Saturday, June 19, 2010

Developing a functional business

Business in the West is far better in developing countries. The reason is that they tend to have operating manuals for staff to review before they start work, and they offer hands-on support. This is less well-developed in Asia, and the attention to detail is less apparent.
Utilities in the Philippines are less reliable than most countries. Residences are frequently subject to brown-outs or failure of internet connections. These disruptions or a desire for a change in one's working environment, or the desire to interact with others whilst you work, make the local cafe an appealing place to go. My partner and I love to spend our days there.
Living in the Philippines its apparent to me that business people do not develop a business model. For this reason I want to suggest some things:
1. Develop a business plan. Make sure you identify all your customer values, and what differentiates your business values (i.e. value proposition) from your competitors.
2. Know your customers. Anyone who has read the story about McDonalds knows that the company is not simply a fast food seller, its a real estate business selling franchises and leasing property. A cafe need not be a place where you go to meet friends or relax. The food or coffee might be incidental. The value might be clean toilets in a developing country, it might be the food, it might be the wifi, the comfortable seating, the air conditioning, the ambiance, the music, the lighting, the quiet, the people, the friendly staff, the proximity to work, shops or child care. The value of these factors will depend on what your competitors are doing, and the issues are evolving as we speak. Consider that more people are working from home than ever. This is a boring, lonely way to work, so many people are ending up in coffee shops, and its not for the coffee. If its not for the coffee, then if that is your the basis of your value proposition, then you are missing out on prospective revenue, and possibly hating your customers for it, or resenting someone else. Talk to your customers...better still observe their behaviour and ask them about it.
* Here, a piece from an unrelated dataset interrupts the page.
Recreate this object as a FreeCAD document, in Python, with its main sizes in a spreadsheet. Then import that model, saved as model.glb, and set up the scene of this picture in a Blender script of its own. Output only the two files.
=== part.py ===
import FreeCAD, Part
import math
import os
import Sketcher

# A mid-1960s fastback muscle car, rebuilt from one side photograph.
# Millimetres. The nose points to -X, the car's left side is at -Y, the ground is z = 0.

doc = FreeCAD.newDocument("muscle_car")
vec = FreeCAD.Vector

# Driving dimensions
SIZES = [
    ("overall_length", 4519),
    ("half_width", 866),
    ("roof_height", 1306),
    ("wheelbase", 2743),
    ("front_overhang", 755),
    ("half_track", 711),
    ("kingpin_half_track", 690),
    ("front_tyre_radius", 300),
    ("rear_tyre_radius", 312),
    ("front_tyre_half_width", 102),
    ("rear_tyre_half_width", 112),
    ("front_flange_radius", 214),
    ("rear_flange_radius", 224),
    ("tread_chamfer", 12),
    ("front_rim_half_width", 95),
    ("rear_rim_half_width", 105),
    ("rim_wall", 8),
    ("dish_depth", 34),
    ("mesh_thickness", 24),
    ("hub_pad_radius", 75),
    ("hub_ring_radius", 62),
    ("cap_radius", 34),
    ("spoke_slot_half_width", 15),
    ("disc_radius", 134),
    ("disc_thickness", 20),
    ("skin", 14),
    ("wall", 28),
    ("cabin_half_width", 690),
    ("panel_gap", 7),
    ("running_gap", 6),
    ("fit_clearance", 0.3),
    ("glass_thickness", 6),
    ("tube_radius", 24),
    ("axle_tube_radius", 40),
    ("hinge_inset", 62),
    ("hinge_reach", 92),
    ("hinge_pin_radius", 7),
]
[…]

Don't ambush them...but you do need to ask them. You need to decide if you can target a particular type of customer, or if you can broaden to other types without alienating another. You might be a coffee shop during the day, and a jazz bar at night. If you can swing that - great!
3. Develop a detailed operations manual. Start with customer value's in mind and developed detailed operating procedures. It is important that everyone knows there place, where they stand, what is their value, and that there are clearly defined lines of responsibility. There needs to be contingency planning when things go wrong, and staff need to be ready for them, whether its a shortage of coffee, a power failure, a robbery, etc. In Asia, when things go wrong, they go really wrong because there is no contingency planning, and no lines of responsibility. I recall flying from Bali to New Dehli. My flight was delayed, so I missed a transfer. The ground staff told me my baggage was loaded even though it wasn't. If that is your model for dealing with customers it can reflect on you...even if you are not directly responsible. Do you think angry customers will care...they want someone to blame. I blame Garuda and Cathay Pacific, even if they were not directly responsible. These contractors or partners were within their field of influence. As far as I was concerned, these were the only 'business parties' I saw involved. I don't know their contractors. I was reassured every day that my baggage was coming.... I finally received it on the last day of the conference...which I attended in my Bali pants. Clearly customers have to plan for failure as well.
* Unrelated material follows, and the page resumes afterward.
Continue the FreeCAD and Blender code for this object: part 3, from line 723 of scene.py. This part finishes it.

4. Develop a pricing model. This particular coffee shop did not have a suitable pricing model. You should not be resenting customers for not buying your product, and they should not be feeling extorted to pay unreasonable prices because they did not want what you offered. Know the values of customer and establish a suitable pricing plan. For cafes, if you offer a high fat, high sugar cakes only menu, then you are going to be alienated by their menu. If they still come to your shop for something else, like Wifi, then that is a point of value, you might need to charge for. Customers expect to pay for services. If they are unreasonable they will go elsewhere, so you need to know the relative (i.e. competitive) and absolute (i.e. real) value of your products.
5. Training staff is the first step. After you train staff, try making them a customer if that is realistic. i.e. For a coffee shop, why not have the trainee read the manual in the coffee shop, so they can reflect on the service, and realise what is important. Friendly staff is not the same as 'empathetic staff'. Make sure your staff know the difference. Make also sure your staff know the company's hierarchy of values. i.e. In Japan, a hotel deferred dealing with an annoyed Japanese customer for my sake, a foreigner (less likely to return), and I was only there asking street directions. Should should have asked me to wait. Criticism to staff should be incorporated into the operations manual. Every little thing. i.e. In the case of this coffee shop, I made the following complaints: Too cold, annoying flies in the room every day, replaying music (good music, but played continuously for a month or more), the coffee would overflow when I placed the straw in because they did not pop the lid (straw) orifice.
6. Feedback is important. More important than asking people for feedback is how you ask for it. Some people like myself will give it, whether you want it or not. Others will feel bad making critical remarks, so they will tell you what you want to hear. Only critical feedback is valuable. How many times have I read customer surveys I know were designed by some manager or divisional VP trying to impress his boss. They will ask questions in a certain way which does not elicit criticism and they avoid all discretion to criticise for other issues. This is what the banks do to justify their actions.